South Sudan is a new country (9 July 2011) after a split with north Sudan. South Sudan borders Ethiopia to the East, Kenya to the southeast, the Democratic Republic of the Congo and Uganda and the Central Republic of Africa to the west. Languages of both the Sudans are 142. Nine of these have no speakers. Of the 133 languages spoken in Sudan, and each language means an ethnic group, the powerful people of Sudan, from ministers to drivers were overwhelmingly from three ethnic groups from an area north of Khartoum. The Black Book. Not many Sudanese authors were publicised in languages other than Arabic.

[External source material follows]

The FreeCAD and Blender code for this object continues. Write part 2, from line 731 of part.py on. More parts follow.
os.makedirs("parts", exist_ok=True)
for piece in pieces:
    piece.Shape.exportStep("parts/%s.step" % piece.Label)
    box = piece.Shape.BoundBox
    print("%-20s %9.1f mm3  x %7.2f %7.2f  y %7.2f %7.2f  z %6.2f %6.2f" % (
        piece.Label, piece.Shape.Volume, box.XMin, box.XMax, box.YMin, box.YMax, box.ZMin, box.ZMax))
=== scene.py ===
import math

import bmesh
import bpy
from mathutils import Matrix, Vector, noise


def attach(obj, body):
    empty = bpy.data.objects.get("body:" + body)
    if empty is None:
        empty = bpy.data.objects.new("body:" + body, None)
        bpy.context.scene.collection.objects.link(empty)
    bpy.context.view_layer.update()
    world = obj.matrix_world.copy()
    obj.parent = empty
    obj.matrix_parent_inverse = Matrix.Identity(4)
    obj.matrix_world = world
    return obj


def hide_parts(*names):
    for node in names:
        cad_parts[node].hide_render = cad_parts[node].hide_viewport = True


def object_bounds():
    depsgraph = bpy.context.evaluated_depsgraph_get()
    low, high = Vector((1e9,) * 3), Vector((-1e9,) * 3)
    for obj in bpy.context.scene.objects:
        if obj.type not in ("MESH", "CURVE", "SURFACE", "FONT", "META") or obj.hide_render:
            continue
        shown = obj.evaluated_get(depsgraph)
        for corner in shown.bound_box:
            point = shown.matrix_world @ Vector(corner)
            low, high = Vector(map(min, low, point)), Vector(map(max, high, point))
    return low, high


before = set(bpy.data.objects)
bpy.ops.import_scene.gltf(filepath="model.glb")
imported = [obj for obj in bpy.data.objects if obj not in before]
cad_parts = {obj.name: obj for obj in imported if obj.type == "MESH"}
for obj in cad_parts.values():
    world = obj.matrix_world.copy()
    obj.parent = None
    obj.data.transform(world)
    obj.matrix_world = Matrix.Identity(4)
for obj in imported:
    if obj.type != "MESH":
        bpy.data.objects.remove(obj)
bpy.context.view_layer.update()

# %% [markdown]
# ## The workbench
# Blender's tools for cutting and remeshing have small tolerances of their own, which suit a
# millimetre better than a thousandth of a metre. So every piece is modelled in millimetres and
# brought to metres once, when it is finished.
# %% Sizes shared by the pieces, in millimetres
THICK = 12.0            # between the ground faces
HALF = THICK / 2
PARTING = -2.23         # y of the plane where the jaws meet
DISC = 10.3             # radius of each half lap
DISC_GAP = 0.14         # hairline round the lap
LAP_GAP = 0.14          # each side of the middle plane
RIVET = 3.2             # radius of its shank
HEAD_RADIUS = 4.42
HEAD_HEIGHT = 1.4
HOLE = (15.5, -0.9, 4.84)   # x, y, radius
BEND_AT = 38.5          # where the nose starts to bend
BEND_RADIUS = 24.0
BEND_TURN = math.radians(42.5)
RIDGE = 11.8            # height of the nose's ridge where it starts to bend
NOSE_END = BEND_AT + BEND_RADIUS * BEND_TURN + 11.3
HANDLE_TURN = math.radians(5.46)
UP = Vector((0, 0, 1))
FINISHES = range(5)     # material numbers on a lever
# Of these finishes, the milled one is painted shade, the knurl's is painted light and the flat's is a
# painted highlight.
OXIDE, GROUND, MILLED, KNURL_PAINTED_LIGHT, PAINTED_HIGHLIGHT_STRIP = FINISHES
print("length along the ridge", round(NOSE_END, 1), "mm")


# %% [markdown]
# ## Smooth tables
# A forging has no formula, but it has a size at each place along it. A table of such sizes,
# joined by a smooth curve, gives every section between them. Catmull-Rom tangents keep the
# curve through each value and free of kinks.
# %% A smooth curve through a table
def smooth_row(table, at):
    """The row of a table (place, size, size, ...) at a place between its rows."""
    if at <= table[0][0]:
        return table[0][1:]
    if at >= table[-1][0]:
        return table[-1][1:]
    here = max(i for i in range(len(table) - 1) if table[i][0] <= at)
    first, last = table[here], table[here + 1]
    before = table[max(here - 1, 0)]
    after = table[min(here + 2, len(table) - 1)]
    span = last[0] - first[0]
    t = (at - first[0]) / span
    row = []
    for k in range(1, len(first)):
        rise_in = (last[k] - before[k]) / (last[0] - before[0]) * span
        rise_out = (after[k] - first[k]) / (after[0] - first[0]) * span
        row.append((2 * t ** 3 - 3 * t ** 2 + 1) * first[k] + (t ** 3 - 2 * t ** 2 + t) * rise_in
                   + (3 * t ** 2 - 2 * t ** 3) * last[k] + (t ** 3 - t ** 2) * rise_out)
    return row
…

From South Sudan, Mokotiyang Renet, meaning 'born at night' is known to many as writer and critic Taban Lo Liyong -http://en.wikipedia.org/wiki/Taban_Lo_Liyong
http://paanluelwel2011.wordpress.com/2011/07/21/paper-presented-by-prof-taban-lo-liyong-may-2008/ has had a wide and strong association not only with Sudan but with the whole region of Eastern Africa. "In collaboration with Henry Owuor-Anyumba and renowned Kenyan academic and writer Ngugi wa Thiong’o, he wrote On the Abolition of the English Department in 1968. Acknowledging the formidable influence of European literature over African writing, Liyong and his colleagues called for the educational system to emphasize the oral tradition (as a key traditional African form of learning), Swahili literature, as well as prose and poetry from African-American and Caribbean society".

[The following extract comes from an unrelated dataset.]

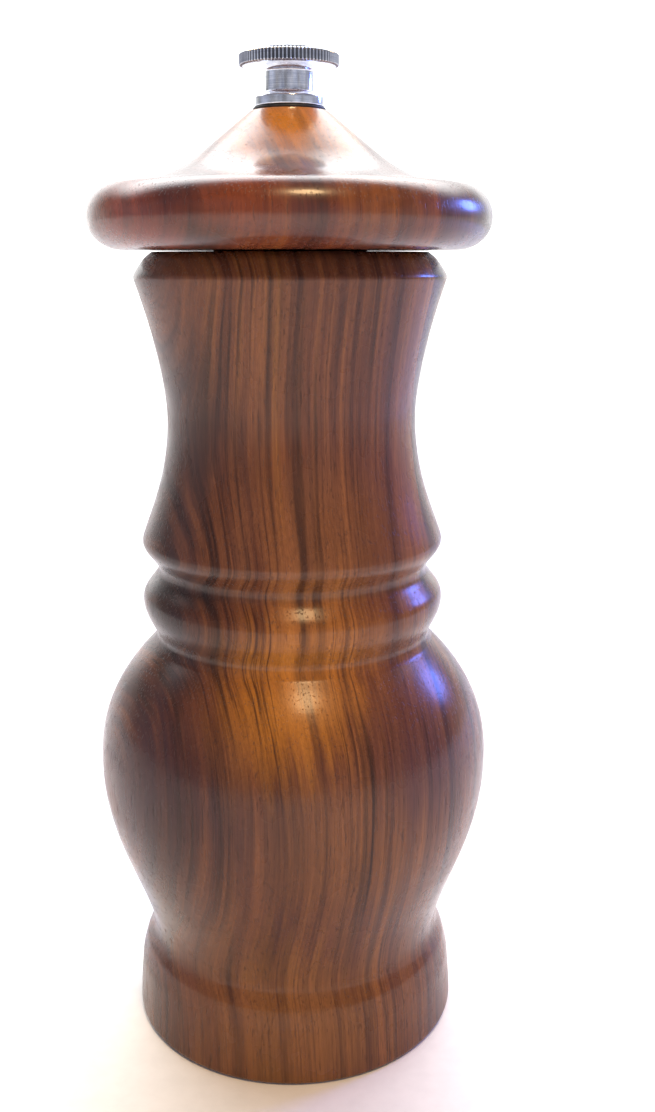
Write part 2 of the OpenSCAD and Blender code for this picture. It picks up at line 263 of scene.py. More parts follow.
def add(
    tree: Tree,
    kind: str,
    inputs: dict[str | int, Any] | None = None,
    stops: list[tuple[float, str]] | None = None,
    **settings: Any,
) -> bpy.types.Node:
    """Adds one node, with its settings, values and links.

    Args:
        tree: node tree that gets the node.
        kind: Blender's name for the node type.
        inputs: input name or number to a socket that is linked or a value that is set.
        stops: position and hex colour pairs of a colour ramp.
        **settings: attributes of the node.

    Returns:
        The node.
    """
    node = tree.nodes.new(kind)
    for name, value in settings.items():
        setattr(node, name, value)
    for name, value in (inputs or {}).items():
        if isinstance(value, bpy.types.NodeSocket):
            tree.links.new(value, node.inputs[name])
        else:
            node.inputs[name].default_value = value
    if stops:
        ramp = node.color_ramp
        while len(ramp.elements) < len(stops):
            ramp.elements.new(0.5)
        for element, (position, colour) in zip(ramp.elements, stops):
            element.position = position
            element.color = linear(colour)
    return node


def blank(name: str) -> tuple[bpy.types.Material, Tree, bpy.types.Node, Socket]:
    """Starts a material with a principled shader and object coordinates in millimetres.

    Args:
        name: name of the material.

    Returns:
        The material, its tree, its shader node and the coordinate socket.
    """
    material = bpy.data.materials.new(name)
    material.use_nodes = True
    tree = material.node_tree
    tree.nodes.clear()
    shader = add(tree, "ShaderNodeBsdfPrincipled")
    add(tree, "ShaderNodeOutputMaterial", {"Surface": shader.outputs[0]})
    place = add(tree, "ShaderNodeTexCoord")
    scaled = add(
        tree, "ShaderNodeVectorMath", {0: place.outputs["Object"], 1: (1.0 / MM,) * 3}, operation="MULTIPLY",
    )
    return material, tree, shader, scaled.outputs[0]


@dataclass(frozen=True)
class Zone:
    """A patch of the wood whose colour differs, darker or golden; the golden patches in front are partly
    painted warm light and sheen.
    """

    centre: tuple[float, float, float]
    reach: float
    colour: str
    strength: float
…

In 2006, Taban Lo Liyong wrote a long article on this essay, reminding the media in Kenya to highlight our cultural past. He reminded Philip Ochieng, a veteran columnist in the Kenyan media, to keep present to the national conscience what the cost of re-birthing the department of English at the University of Nairobi into the Department of Literature in English was.